Creating Centers on Peripheries: Institution-Building, Authority, and Society in the Upper Río de la Plata

AHA Session 12
Conference on Latin American History 3
Thursday, January 2, 2014: 1:00 PM-3:00 PM
Columbia Hall 6 (Washington Hilton)
Chair:
Barbara Ganson, Florida Atlantic University at Boca Raton
Comment:
Julia Sarreal, Arizona State University

Session Abstract

It was not until the mid-sixteenth century that Spaniards in the Río de la Plata began to establish themselves in permanent ways. A viable commodity--found in yerba mate tea--was not harvested for extra-regional export until the early seventeenth century. By around the turn of the seventeenth century, ecclesiastics stepped up their reduction movements, bringing natives together into larger communities. Nonetheless, the absence of mineral wealth and sedentary native populations made the region a colonial backwater for the next century. By the mid-eighteenth century, with the proliferation of cattle and other exportable goods, the region became a centerpiece for competing Spanish and Portuguese imperial projects and a hotbed for interethnic conflict. With the creation of the Viceroyalty of the Río de la Plata in 1776, colonials in Buenos Aires, Santa Fe, and Corrientes received a considerable upswing in political and economic power. At the same time, the enlightened policies of Bourbon officials marginalized many creoles, especially the deeply entrenched encomendero class, based in the cities that hugged the Paraguay River. By Independence, the rifts between the multiple centers of power in the region were being defined in  the language of liberalism, employed and internalized by various social sectors.

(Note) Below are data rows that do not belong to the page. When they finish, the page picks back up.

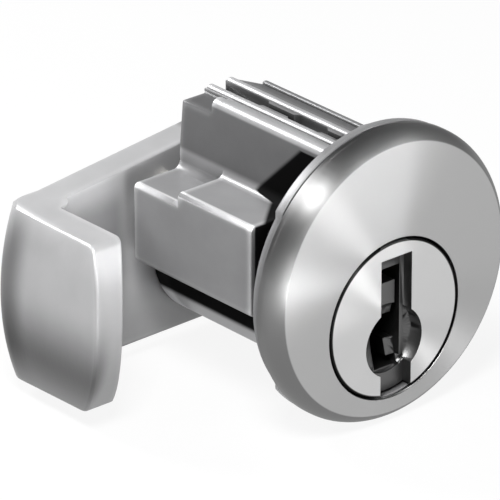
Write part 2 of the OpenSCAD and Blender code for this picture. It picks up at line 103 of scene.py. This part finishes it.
# Rounding
SHARP_ANGLE = math.radians(32)
ROUNDED_ANGLE = math.radians(30)
HOUSING_ROUND = 0.22 * MM
CAP_ROUND = 0.06 * MM
PLUG_ROUND = 0.05 * MM
CAM_ROUND = 0.3 * MM
SAME_PLACE = 0.02 * MM
SAME_POINT = 0.0005 * MM
FLAT_ANGLE = math.radians(0.5)

# Satin finish: scales of its patterns, where corners get painted shade, and where edges turn bright with wear
# and painted highlight
DRIFT_SCALE = 260
GRAIN_SCALE = 10
CORNER_REACH = 5 * MM
CORNER_OPENNESS = 0.25, 0.7
EDGE_REACH = 0.9 * MM
EDGE_OPENNESS = 0.55, 0.95

# Tones of the casting, as factors of its colour, most of them painted light and shade, and the width over
# which one changes to the next
FADE = 0.1 * MM
SHADOW_BLACK = 0.03
TOWER_SHADE_Z = 6.8 * MM
TOWER_PAINTED_SHADE = 0.45
FLANGE_TONE = 0.6
RIDGE_PAINTED_HIGHLIGHT = 2.6
BEAD_PAINTED_HIGHLIGHT = 2.2
LEDGE_EDGE_PAINTED_HIGHLIGHT = 2
SHELL_BLACK_Z = -6.9 * MM
SHELL_BRIGHT_Z = -7.8 * MM
SHELL_PAINTED_HIGHLIGHT = 1.6

# Painted shadow behind the flange: its length at the foot of the tower, and how it shrinks over the ledge
FLANGE_SHADOW_LENGTH = 8.8 * MM
FLANGE_SHADOW_STEP = 2.5 * MM
FLANGE_SHADOW_SLOPE = 0.87

# Tones of the cam, painted light and shade, each from one place and factor to the next
FINGER_BY_HEIGHT = (-9 * MM, 0.22), (-1 * MM, 1.06)
FINGER_TO_REAR = (19.3 * MM, 1), (22 * MM, 0.4)
FINGER_TO_ARM = (-24 * MM, 0), (-22 * MM, 1)
ARM_BY_HEIGHT = (-12 * MM, 0.85), (7 * MM, 1.4)
ARM_SHADE_AND_LIGHT_INWARDS = (-12 * MM, 0.65), (-9.5 * MM, 1.4)
CAM_TOP_PAINTED_SHADE = 0.6

# Where the arm's shade beside the finger ends: 0 inside it and 1 clear of it
CLEAR_AT_TOP = (1.5 * MM, 0), (4.5 * MM, 1)
CLEAR_AT_BOTTOM = (-11 * MM, 1), (-3 * MM, 0)
CLEAR_AT_REAR = (22 * MM, 0), (22.5 * MM, 1)
CLEAR_AT_FINGER_END = (15 * MM, 1), (18 * MM, 0)

# Turned finish, with painted shade on the cap's bevel and beside the gap between plug and cap
TURNED_ROUGHNESS = 0.45
TURNED_STRETCH = 0.86
RING_DEPTH = 0.0012 * MM
RING_SCALE = 9000
BEVEL_PAINTED_SHADE = 0.42
GAP_SHADE_WIDTH = 0.12 * MM

# Camera
VIEW_AZIMUTH = math.radians(-41)
VIEW_ELEVATION = math.radians(25)
VIEW_DISTANCE = 600 * MM
PIXELS_PER_METRE = 10985
IMAGE_WIDTH = 500
SENSOR_WIDTH = 36
AIM_RIGHT = -10.56 * MM
AIM_UP = 1.44 * MM

# Surround: its tones by height, from 0 at the horizon to 1 overhead, and its strength on matt surfaces
SURROUND = (0.3, (0.25, 0.25, 0.25, 1)), (0.62, (0.04, 0.04, 0.042, 1))
SURROUND_ON_MATT = 0.4

# Floor: its grey, and how much of it glows, as the camera sees it and as metal mirrors it
FLOOR_HALF_W = 3
FLOOR_GREY = 0.5
FLOOR_GREY_SEEN = 0.8
FLOOR_GLOW_SEEN = 0.9
FLOOR_GLOW_MIRRORED = 0.85

# Spots on the face: each lights a patch of this radius, centred this far from the middle of the face
SPOT_LIT_R = 12 * MM
SPOT_PLACE_R = 17 * MM
# Direction to the light, its distance, the patch's angle and the power
FACE_SPOTS = (
    ((-0.286, -0.929, -0.235), 0.06, 170, 0.12),
    ((-0.426, -0.905, -0.010), 0.15, 157, 0.42),
    ((-0.057, -0.990, 0.124), 0.15, 140, 0.38),
    ((0.136, -0.957, 0.257), 0.15, 124, 0.4),
    ((0.387, -0.853, 0.350), 0.15, 107, 0.6),
    ((0.655, -0.704, 0.275), 0.15, 90, 0.6),
)


def link_object(name, data):
    made = bpy.data.objects.new(name, data)
    bpy.context.scene.collection.objects.link(made)
    return made


def turn_towards(made, direction):
    """Points a camera or a light along a direction."""
    made.rotation_mode = "QUATERNION"
    made.rotation_quaternion = direction.to_track_quat("-Z", "Y")


def make_camera():
    a, e = VIEW_AZIMUTH, VIEW_ELEVATION
    back = Vector((math.sin(a) * math.cos(e), -math.cos(a) * math.cos(e), math.sin(e)))
    right = Vector((math.cos(a), math.sin(a), 0))
    up = back.cross(right)
    data = bpy.data.cameras.new("camera")
    data.sensor_width = SENSOR_WIDTH
    data.lens = PIXELS_PER_METRE * VIEW_DISTANCE * SENSOR_WIDTH / IMAGE_WIDTH
    data.clip_start, data.clip_end = 0.05, 10
    camera = link_object("camera", data)
    camera.location = right * AIM_RIGHT + up * AIM_UP + back * VIEW_DISTANCE
    turn_towards(camera, -back)
    bpy.context.scene.camera = camera


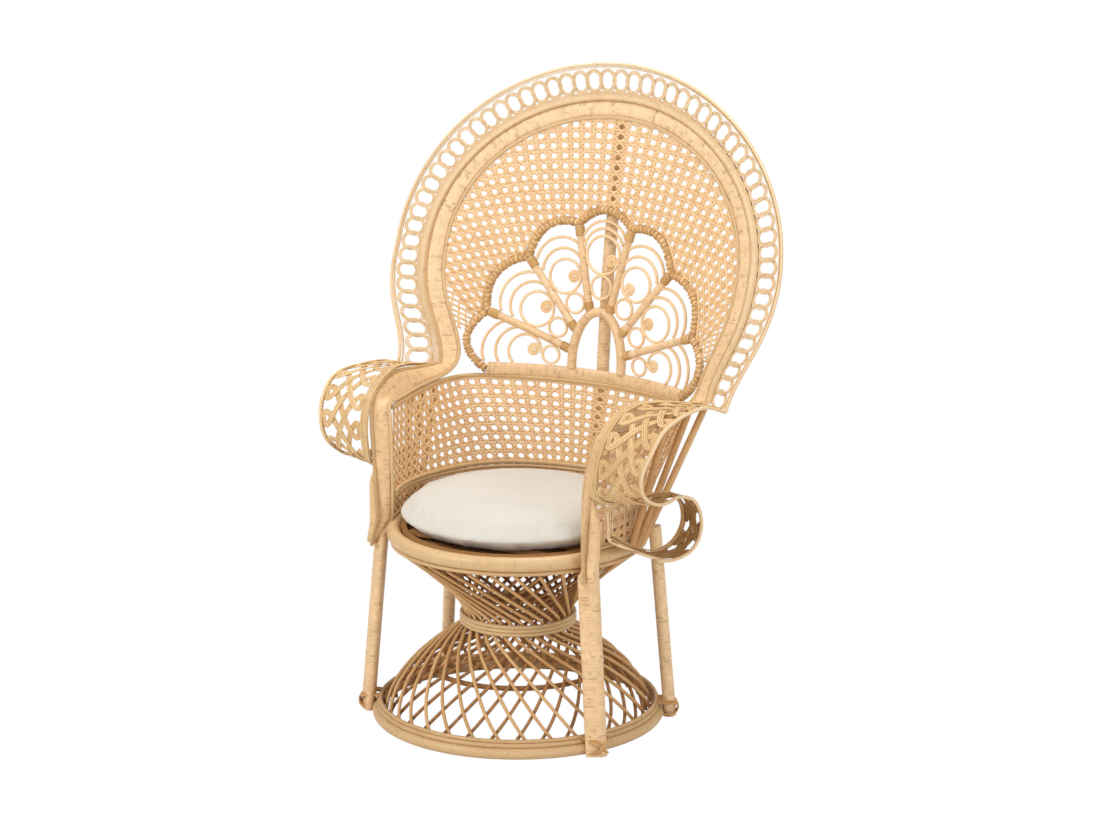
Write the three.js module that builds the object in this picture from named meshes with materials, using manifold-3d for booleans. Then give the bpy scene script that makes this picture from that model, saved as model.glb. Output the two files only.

The papers in this panel will examine topics embedded in the Río de la Plata’s unusual historical trajectory. The panelists will combine revisionism, novel methodologies, and unused sources to provide insights into the political, cultural, economic, and social lives in the region. Shawn Austin and Laura Fahrenkrog’s papers will compliment each other by exploring institution-building in early- to mid-colonial Asunción. Austin’s analysis will demonstrate how the encomienda was shaped by native forms of exogamous kinship and reciprocity and explore the various indicators suggesting that indigenous social and cultural norms had deeply penetrated the European. Fahrenkrog’s exploration of the auditory environment in colonial Asunción will break new investigative ground. The paved streets, open plazas, and towering cathedrals that we would expect to see in a powerful Spanish city and jurisdictional center are substituted in Asunción with a network of canals and bridges, cultivated fields and thatched roofs. Fahrenkrog’s analysis of music and performance in colonial Asunción will challenge what we consider "urban" in Spanish America and provide an ideal site to discuss different models for exploring music and sound on the fringes of empire. Kevin Chambers’ analysis of the effects of Bourbonization in the upper Río de la Plata will provide much-needed insights. The efforts of Bourbon officials in Paraguay effectively eradicated the encomenderos in Asunción long after their cohorts in other Spanish-American regions were gone. This and other policies had important ramifications for Independence. Rachel Lambrecht’s paper will shed light on the decentralized and conflictive nature of Independence movements in the region. The nascent political articulations of the “League of Free Peoples”, based in Corrientes, attracted a diverse revolutionary crowd whose motives and actions require historians’ attention. This panel brings together a diverse group of scholars and promises to promote lively discussion and exchange.